_What needs to be done_.
Only the lines from the start of the data through the one containing "return [matrix @" belong in your answer; return them exactly.

_Data listing_.
........

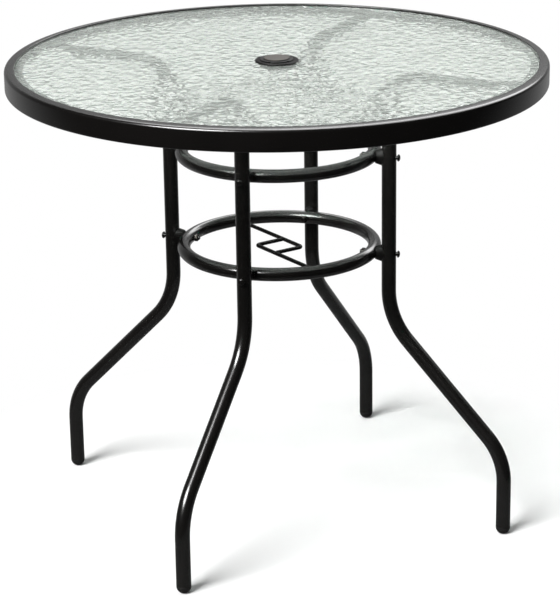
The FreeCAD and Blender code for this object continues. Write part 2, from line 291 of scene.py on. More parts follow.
def arc(radius, height, size, start, end, steps=6):
    """Profile points round part of a circle whose middle is at (radius, height)."""
    turns = [math.radians(start + (end - start) * k / steps) for k in range(steps + 1)]
    return [(radius + size * math.cos(t), height + size * math.sin(t)) for t in turns]


def moved(shape, matrix):
    """A shape with its points moved by a matrix."""
    points, faces = shape
    return [matrix @ point for point in points], faces


def joined(shapes):
    """Several shapes as one."""
    all_points, all_faces = [], []
    for points, faces in shapes:
        start = len(all_points)
        all_points += points
        all_faces += [tuple(start + i for i in face) for face in faces]
    return all_points, all_faces


def around(shape, count):
    """Copies of a shape turned about Z."""
    turns = [Matrix.Rotation(math.radians(360.0 * k / count), 4, "Z") for k in range(count)]
    return [moved(shape, turn) for turn in turns]


def heading(start, end):
    """Angle of the line between two points of a plane."""
    return math.atan2(end[1] - start[1], end[0] - start[0])


def route(corners, radii, step=4.0):
    """Stations (along, across, heading) on straight runs joined by arcs."""
    stations = [(*corners[0], heading(corners[0], corners[1]))]
    for before, corner, after, radius in zip(corners, corners[1:], corners[2:], radii):
        inward, outward = heading(before, corner), heading(corner, after)
        turn = (outward - inward + math.pi) % (2 * math.pi) - math.pi
        side = math.copysign(radius, turn)
        tangent = radius * math.tan(abs(turn) / 2)
        centre_along = corner[0] - tangent * math.cos(inward) - side * math.sin(inward)
        centre_across = corner[1] - tangent * math.sin(inward) + side * math.cos(inward)
        steps = math.ceil(abs(math.degrees(turn)) / step)
        for k in range(steps + 1):
            way = inward + turn * k / steps
            along = centre_along + side * math.sin(way)
            across = centre_across - side * math.cos(way)
            stations.append((along, across, way))
    stations.append((*corners[-1], heading(corners[-2], corners[-1])))
    return stations


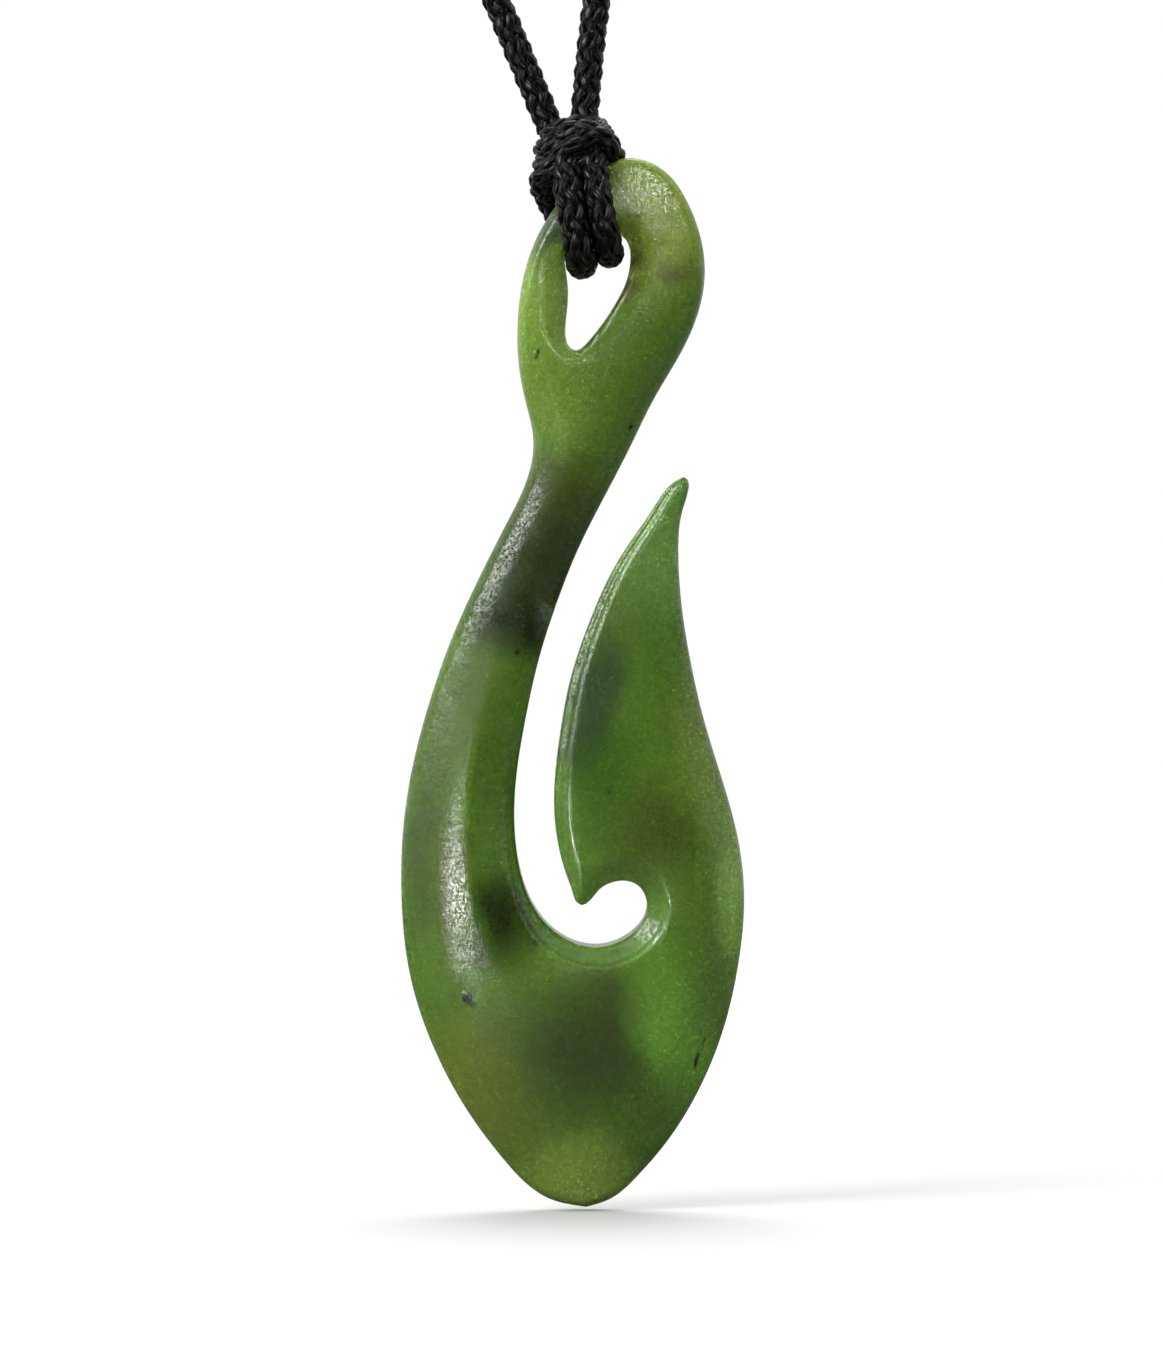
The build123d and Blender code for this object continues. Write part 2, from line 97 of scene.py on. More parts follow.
# Bevelled edges. Columns: the same two shares, the bevel's width as a share of BEVEL_WIDTH, then the step
# up from it to the face, in millimetres: its width, its rise, and how widely the ridge on top of it is
# softened. The edge of the slot has two more: width and slope of the long facet that runs along the shank
# and dies out at the bend.
SLOT_EDGE = [
    (0.452, 0.575, 0.18, 1.2, 0.50, 0.90, 3.0, 0.00), (0.417, 0.541, 0.25, 0.8, 0.30, 0.60, 3.0, 0.00),
    (0.362, 0.465, 0.32, 0.4, 0.12, 0.30, 3.0, 0.20), (0.332, 0.395, 0.34, 0.3, 0.10, 0.20, 3.0, 0.52),
    (0.341, 0.332, 0.34, 0.3, 0.14, 0.18, 3.1, 0.52), (0.376, 0.2945, 0.48, 0.30, 0.20, 0.18, 3.6, 0.32),
    (0.450, 0.2637, 0.72, 0.34, 0.36, 0.24, 4.6, 0.16), (0.571, 0.2497, 0.78, 0.38, 0.46, 0.30, 5.0, 0.04),
    (0.660, 0.2595, 0.80, 0.40, 0.50, 0.32, 4.6, 0.00), (0.714, 0.282, 0.80, 0.42, 0.50, 0.34, 3.0, 0.00),
    (0.712, 0.298, 0.62, 0.7, 0.54, 0.34, 3.0, 0.00), (0.685, 0.310, 0.40, 1.1, 0.62, 0.35, 3.0, 0.00),
    (0.646, 0.3135, 0.28, 1.3, 0.70, 0.40, 3.0, 0.00), (0.6125, 0.3117, 0.22, 1.3, 0.66, 0.45, 3.0, 0.00),
    (0.5795, 0.3058, 0.16, 1.2, 0.55, 0.60, 3.0, 0.00), (0.553, 0.2957, 0.14, 0.9, 0.50, 0.70, 3.0, 0.00),
    (0.5397, 0.2918, 0.14, 0.7, 0.45, 0.60, 3.0, 0.00)]
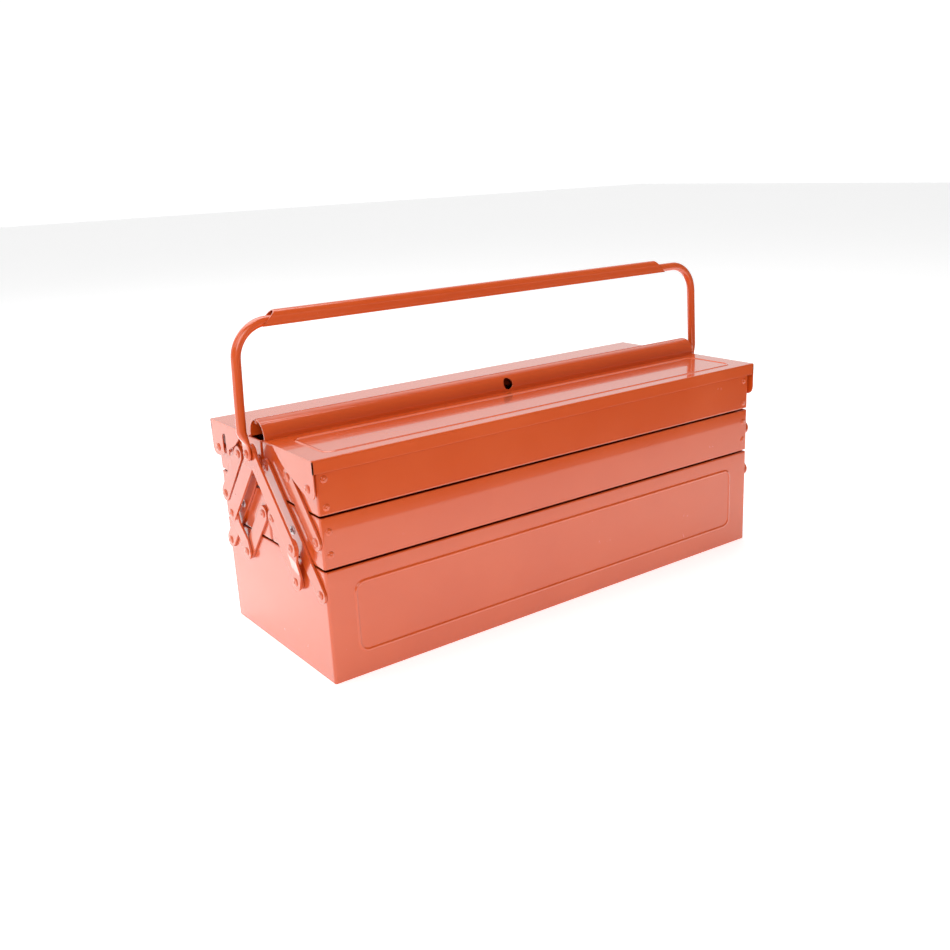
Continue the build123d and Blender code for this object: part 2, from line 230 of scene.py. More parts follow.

........

_Written reply_.
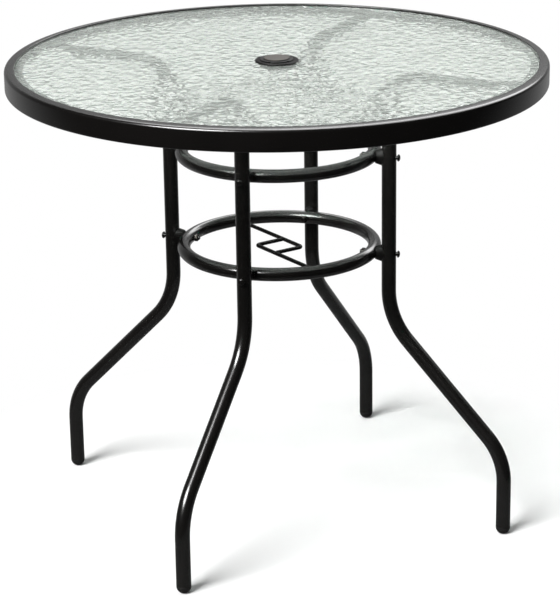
The FreeCAD and Blender code for this object continues. Write part 2, from line 291 of scene.py on. More parts follow.
def arc(radius, height, size, start, end, steps=6):
    """Profile points round part of a circle whose middle is at (radius, height)."""
    turns = [math.radians(start + (end - start) * k / steps) for k in range(steps + 1)]
    return [(radius + size * math.cos(t), height + size * math.sin(t)) for t in turns]


def moved(shape, matrix):
    """A shape with its points moved by a matrix."""
    points, faces = shape
    return [matrix @ point for point in points], faces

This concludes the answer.